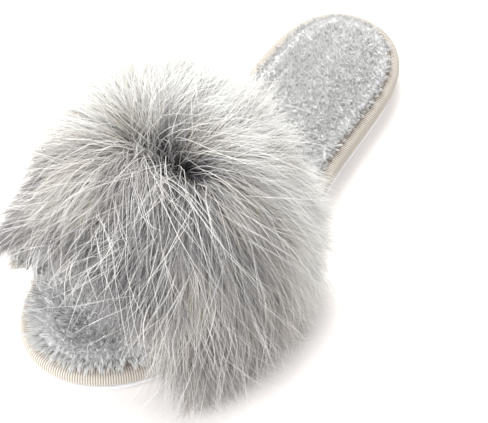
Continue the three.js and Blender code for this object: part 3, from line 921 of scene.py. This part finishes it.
def make_guard_hairs(rng):
    """Long pale single hairs that arc and cross over the softer fur, with a tangle by the parting."""
    guard = hair_finish("pale_guard_hair", (
        (0.0, "#a5a2a0"), (0.4, "#e4e2df"), (1.0, "#fcfbf9")), ((0.0, "#e9e9eb"), (1.0, "#fffdf9")), 0.3)
    count, tangled = GUARD_COUNT, GUARD_TANGLED
    knots = 8
    at = np.linspace(0, 1, knots)
    across = rng.uniform(0.02, 0.98, count)
    along = rng.uniform(0.0, 1.0, count)
    across[:tangled] = rng.normal(0.53, 0.055, tangled)
    along[:tangled] = rng.normal(0.55, 0.1, tangled)
    length = GUARD_LENGTH * rng.uniform(0.6, 1.12, count)
    length[:tangled] = rng.uniform(20, 36, tangled)
    swirl = rng.normal(0, 0.42, count)
    swirl[:tangled] = rng.normal(0, 0.9, tangled)
    paths, normal = hair_paths(across, along, length, swirl, knots, 5.0)
    bend = rng.normal(0, 1, (count, 1, 3)) * (at**2.2)[None, :, None] * 4.0
    size = np.where(np.arange(count) < tangled, 5.0, 2.6)[:, None, None]
    paths = paths + bend + curls(count, at, size, rng)
    paths = keep_clear(paths, at, 0.8 + 6 * rng.uniform(0, 1, count) ** 2)
    taper = np.array([1, 1, 1, 0.95, 0.9, 0.75, 0.5, 0.0])
    widths = GUARD_WIDTH * rng.uniform(0.8, 1.2, (count, 1)) * taper[None, :]
    facing = unit(normal[:, None] + rng.normal(0, 0.3, (count, 1, 3)))
    piece = strips("fur_guard_hairs", paths, widths, facing, rng.uniform(0, 1, count))
    dress(piece, guard, "fur", "fur")


def make_underfur(rng):
    """Short dark wool that fills the ground of the parting and its pockets."""
    wool = hair_finish("short_underfur_wool", (
        (0.0, "#4c4b4d"), (0.6, "#817f80"), (1.0, "#aeacac")), ((0.0, "#d5d6da"), (1.0, "#ffffff")), 0.3)
    count, knots = WOOL_COUNT, 5
    at = np.linspace(0, 1, knots)
    taper = np.array([1, 1, 0.8, 0.5, 0])
    across = rng.normal(0.51, 0.075, count)
    along = np.clip(rng.normal(0.57, 0.14, count), 0.02, 0.98)
    length = rng.uniform(9, 19, count)
    paths, normal = hair_paths(across, along, length, rng.normal(0, 0.5, count), knots, 3.0)
    paths = paths + curls(count, at, 1.8, rng)
    widths = WOOL_WIDTH * rng.uniform(0.8, 1.2, (count, 1)) * taper[None, :]
    facing = unit(normal[:, None] + rng.normal(0, 0.6, (count, 1, 3)))
    piece = strips("fur_underfur", paths, widths, facing, rng.uniform(0, 1, count))
    dress(piece, wool, "fur", "fur")


def make_pelt():
    """The skin of the pelt and its dense underfur, which the long hair grows from."""
    across = np.linspace(0, 1, ARCH_COUNT)
    rows = [band_point(across, np.full(ARCH_COUNT, t), PELT_OVER_BAND) for t in np.linspace(0, 1, BAND_ROWS)]
    piece = bent_sheet("fur_pelt", np.array(rows))
    dress(piece, brushed_cloth("underfur", "#7b797b", "#a5a3a1", 500.0), "fur", "fur")
    return piece


def thicken(piece, thickness, outward):
    """Gives a sheet its wall, rounds its rim a little and applies both."""
    wall = piece.modifiers.new("wall", "SOLIDIFY")
    wall.thickness = thickness * MM
    wall.offset = 1 if outward else -1
    rim = piece.modifiers.new("rim", "BEVEL")
    rim.width = WALL_EDGE * MM
    rim.segments = 2
    rim.limit_method = "ANGLE"
    apply_modifiers(piece)


def make_plush():
    """The plush pile: small tufts of fine fibre, low at the heel, longer and combed out at the toe."""
    rng = np.random.default_rng(PLUSH_SEED)
    # Tufts in staggered rows, each a little off its place
    xs = np.arange(-56, 44, PILE_PITCH)
    ys = np.arange(TOE_Y + 4, HEEL_Y - 4, PILE_PITCH * 0.87)
    gx, gy = np.meshgrid(xs, ys)
    gx = gx + (np.arange(len(ys)) % 2)[:, None] * PILE_PITCH / 2
    gx = gx + rng.uniform(-0.6, 0.6, gx.shape)
    gy = gy + rng.uniform(-0.6, 0.6, gy.shape)
    x, y = gx.ravel(), gy.ravel()
    places, normals, _ = outline(160)
    offset = np.stack([x, y], axis=1)[:, None] - places[None]
    near = np.argmin(np.sum(offset**2, axis=-1), axis=1)
    edge = -np.sum(offset[np.arange(x.size), near] * normals[near], axis=-1)
    out = normals[near]
    # Deep under the band, out of sight, one tuft in five stays
    hidden = (y > FRONT_Y + 24) & (y < FRONT_Y + UPPER_LENGTH - 22) & (rng.uniform(0, 1, x.size) > 0.2)
    keep = (edge > PILE_INSET) & ~hidden
    x, y, edge, out = x[keep], y[keep], edge[keep], out[keep]
    toe = smooth((FRONT_Y + 12 - y) / 30)
    rim = smooth(1 - (edge - PILE_INSET) / 8)
    z = lerp(17.0, 15.4, rim) + lift(y) + CROWN * crown_at(x, y)
    root = np.column_stack([x, y, z])
    lean = out * (0.1 + 0.45 * rim + 0.7 * toe * (0.3 + 0.7 * rim))[:, None]
    lean = lean + rng.normal(0, 0.2, (x.size, 2)) + np.array([0.0, -0.25])
    tall = lerp(PILE_HEEL, PILE_TOE, toe) * rng.uniform(0.92, 1.08, x.size)
    tip = root + np.column_stack([lean * tall[:, None], tall * lerp(1.0, 0.62, rim)])
    tuft = np.repeat(np.arange(x.size), PILE_FIBRES)
    count = tuft.size
    knots = 4
    at = np.linspace(0, 1, knots)
    spread = rng.normal(0, 0.66, (count, 2))
    start = root[tuft].copy()
    start[:, :2] += spread
    end = tip[tuft].copy()
    end[:, :2] += spread * 0.55 + rng.normal(0, 0.25, (count, 2))
    end[:, 2] += rng.normal(0, 0.3, count)
    bow = np.sin(at * np.pi)[None, :, None] * rng.normal(0, 0.3, (count, 1, 3))
    curl = at[None, :, None] ** 1.6
    paths = np.empty((count, knots, 3))
    paths[..., :2] = start[:, None, :2] + (end - start)[:, None, :2] * curl
    paths[..., 2] = start[:, None, 2] + (end - start)[:, None, 2] * at[None, :]
    paths = paths + bow
    widths = PILE_WIDTH * rng.uniform(0.75, 1.25, (count, 1)) * np.array([1, 1, 0.8, 0])[None, :]
    facing = unit(rng.normal(0, 0.35, (count, 1, 3)) + np.array([0.0, -0.4, 0.9]))
    finish = hair_finish("plush_pile", (
        (0.0, "#e8e8e7"), (0.4, "#f4f4f3"), (1.0, "#fdfdfc")), ((0.0, "#d2d2d2"), (1.0, "#ffffff")), 0.1)
    # Each fibre's tint varies at random, with painted shade on the fibres at the rim and painted light on
    # those at the toe
    shade = clamp01(rng.uniform(0.5, 1, count) - 0.72 * rim[tuft] + 0.34 * toe[tuft])
    half = count // 2
    for number, part in enumerate((slice(0, half), slice(half, count))):
        piece = strips(f"plush_pile_{number + 1}", paths[part], widths[part], facing[part], shade[part])
        dress(piece, finish, "plush", "insole")


place_camera()
light_studio()
lay_floor()
make_outsole()
make_tape()
make_stitches()
make_insole()
thicken(make_upper(), UPPER_WALL, False)
thicken(make_pelt(), PELT_THICKNESS, True)
make_plush()
make_fur()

--------

### PROBLEM DESCRIPTION:
Repeat the material in full, exactly as it stands.

### COMPLETED TASK:
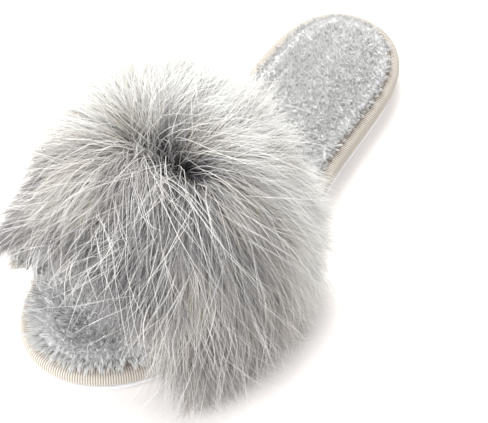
Continue the three.js and Blender code for this object: part 3, from line 921 of scene.py. This part finishes it.
def make_guard_hairs(rng):
    """Long pale single hairs that arc and cross over the softer fur, with a tangle by the parting."""
    guard = hair_finish("pale_guard_hair", (
        (0.0, "#a5a2a0"), (0.4, "#e4e2df"), (1.0, "#fcfbf9")), ((0.0, "#e9e9eb"), (1.0, "#fffdf9")), 0.3)
    count, tangled = GUARD_COUNT, GUARD_TANGLED
    knots = 8
    at = np.linspace(0, 1, knots)
    across = rng.uniform(0.02, 0.98, count)
    along = rng.uniform(0.0, 1.0, count)
    across[:tangled] = rng.normal(0.53, 0.055, tangled)
    along[:tangled] = rng.normal(0.55, 0.1, tangled)
    length = GUARD_LENGTH * rng.uniform(0.6, 1.12, count)
    length[:tangled] = rng.uniform(20, 36, tangled)
    swirl = rng.normal(0, 0.42, count)
    swirl[:tangled] = rng.normal(0, 0.9, tangled)
    paths, normal = hair_paths(across, along, length, swirl, knots, 5.0)
    bend = rng.normal(0, 1, (count, 1, 3)) * (at**2.2)[None, :, None] * 4.0
    size = np.where(np.arange(count) < tangled, 5.0, 2.6)[:, None, None]
    paths = paths + bend + curls(count, at, size, rng)
    paths = keep_clear(paths, at, 0.8 + 6 * rng.uniform(0, 1, count) ** 2)
    taper = np.array([1, 1, 1, 0.95, 0.9, 0.75, 0.5, 0.0])
    widths = GUARD_WIDTH * rng.uniform(0.8, 1.2, (count, 1)) * taper[None, :]
    facing = unit(normal[:, None] + rng.normal(0, 0.3, (count, 1, 3)))
    piece = strips("fur_guard_hairs", paths, widths, facing, rng.uniform(0, 1, count))
    dress(piece, guard, "fur", "fur")


def make_underfur(rng):
    """Short dark wool that fills the ground of the parting and its pockets."""
    wool = hair_finish("short_underfur_wool", (
        (0.0, "#4c4b4d"), (0.6, "#817f80"), (1.0, "#aeacac")), ((0.0, "#d5d6da"), (1.0, "#ffffff")), 0.3)
    count, knots = WOOL_COUNT, 5
    at = np.linspace(0, 1, knots)
    taper = np.array([1, 1, 0.8, 0.5, 0])
    across = rng.normal(0.51, 0.075, count)
    along = np.clip(rng.normal(0.57, 0.14, count), 0.02, 0.98)
    length = rng.uniform(9, 19, count)
    paths, normal = hair_paths(across, along, length, rng.normal(0, 0.5, count), knots, 3.0)
    paths = paths + curls(count, at, 1.8, rng)
    widths = WOOL_WIDTH * rng.uniform(0.8, 1.2, (count, 1)) * taper[None, :]
    facing = unit(normal[:, None] + rng.normal(0, 0.6, (count, 1, 3)))
    piece = strips("fur_underfur", paths, widths, facing, rng.uniform(0, 1, count))
    dress(piece, wool, "fur", "fur")


def make_pelt():
    """The skin of the pelt and its dense underfur, which the long hair grows from."""
    across = np.linspace(0, 1, ARCH_COUNT)
    rows = [band_point(across, np.full(ARCH_COUNT, t), PELT_OVER_BAND) for t in np.linspace(0, 1, BAND_ROWS)]
    piece = bent_sheet("fur_pelt", np.array(rows))
    dress(piece, brushed_cloth("underfur", "#7b797b", "#a5a3a1", 500.0), "fur", "fur")
    return piece


def thicken(piece, thickness, outward):
    """Gives a sheet its wall, rounds its rim a little and applies both."""
    wall = piece.modifiers.new("wall", "SOLIDIFY")
    wall.thickness = thickness * MM
    wall.offset = 1 if outward else -1
    rim = piece.modifiers.new("rim", "BEVEL")
    rim.width = WALL_EDGE * MM
    rim.segments = 2
    rim.limit_method = "ANGLE"
    apply_modifiers(piece)


def make_plush():
    """The plush pile: small tufts of fine fibre, low at the heel, longer and combed out at the toe."""
    rng = np.random.default_rng(PLUSH_SEED)
    # Tufts in staggered rows, each a little off its place
    xs = np.arange(-56, 44, PILE_PITCH)
    ys = np.arange(TOE_Y + 4, HEEL_Y - 4, PILE_PITCH * 0.87)
    gx, gy = np.meshgrid(xs, ys)
    gx = gx + (np.arange(len(ys)) % 2)[:, None] * PILE_PITCH / 2
    gx = gx + rng.uniform(-0.6, 0.6, gx.shape)
    gy = gy + rng.uniform(-0.6, 0.6, gy.shape)
    x, y = gx.ravel(), gy.ravel()
    places, normals, _ = outline(160)
    offset = np.stack([x, y], axis=1)[:, None] - places[None]
    near = np.argmin(np.sum(offset**2, axis=-1), axis=1)
    edge = -np.sum(offset[np.arange(x.size), near] * normals[near], axis=-1)
    out = normals[near]
    # Deep under the band, out of sight, one tuft in five stays
    hidden = (y > FRONT_Y + 24) & (y < FRONT_Y + UPPER_LENGTH - 22) & (rng.uniform(0, 1, x.size) > 0.2)
    keep = (edge > PILE_INSET) & ~hidden
    x, y, edge, out = x[keep], y[keep], edge[keep], out[keep]
    toe = smooth((FRONT_Y + 12 - y) / 30)
    rim = smooth(1 - (edge - PILE_INSET) / 8)
    z = lerp(17.0, 15.4, rim) + lift(y) + CROWN * crown_at(x, y)
    root = np.column_stack([x, y, z])
    lean = out * (0.1 + 0.45 * rim + 0.7 * toe * (0.3 + 0.7 * rim))[:, None]
    lean = lean + rng.normal(0, 0.2, (x.size, 2)) + np.array([0.0, -0.25])
    tall = lerp(PILE_HEEL, PILE_TOE, toe) * rng.uniform(0.92, 1.08, x.size)
    tip = root + np.column_stack([lean * tall[:, None], tall * lerp(1.0, 0.62, rim)])
    tuft = np.repeat(np.arange(x.size), PILE_FIBRES)
    count = tuft.size
    knots = 4
    at = np.linspace(0, 1, knots)
    spread = rng.normal(0, 0.66, (count, 2))
    start = root[tuft].copy()
    start[:, :2] += spread
    end = tip[tuft].copy()
    end[:, :2] += spread * 0.55 + rng.normal(0, 0.25, (count, 2))
    end[:, 2] += rng.normal(0, 0.3, count)
    bow = np.sin(at * np.pi)[None, :, None] * rng.normal(0, 0.3, (count, 1, 3))
    curl = at[None, :, None] ** 1.6
    paths = np.empty((count, knots, 3))
    paths[..., :2] = start[:, None, :2] + (end - start)[:, None, :2] * curl
    paths[..., 2] = start[:, None, 2] + (end - start)[:, None, 2] * at[None, :]
    paths = paths + bow
    widths = PILE_WIDTH * rng.uniform(0.75, 1.25, (count, 1)) * np.array([1, 1, 0.8, 0])[None, :]
    facing = unit(rng.normal(0, 0.35, (count, 1, 3)) + np.array([0.0, -0.4, 0.9]))
    finish = hair_finish("plush_pile", (
        (0.0, "#e8e8e7"), (0.4, "#f4f4f3"), (1.0, "#fdfdfc")), ((0.0, "#d2d2d2"), (1.0, "#ffffff")), 0.1)
    # Each fibre's tint varies at random, with painted shade on the fibres at the rim and painted light on
    # those at the toe
    shade = clamp01(rng.uniform(0.5, 1, count) - 0.72 * rim[tuft] + 0.34 * toe[tuft])
    half = count // 2
    for number, part in enumerate((slice(0, half), slice(half, count))):
        piece = strips(f"plush_pile_{number + 1}", paths[part], widths[part], facing[part], shade[part])
        dress(piece, finish, "plush", "insole")


place_camera()
light_studio()
lay_floor()
make_outsole()
make_tape()
make_stitches()
make_insole()
thicken(make_upper(), UPPER_WALL, False)
thicken(make_pelt(), PELT_THICKNESS, True)
make_plush()
make_fur()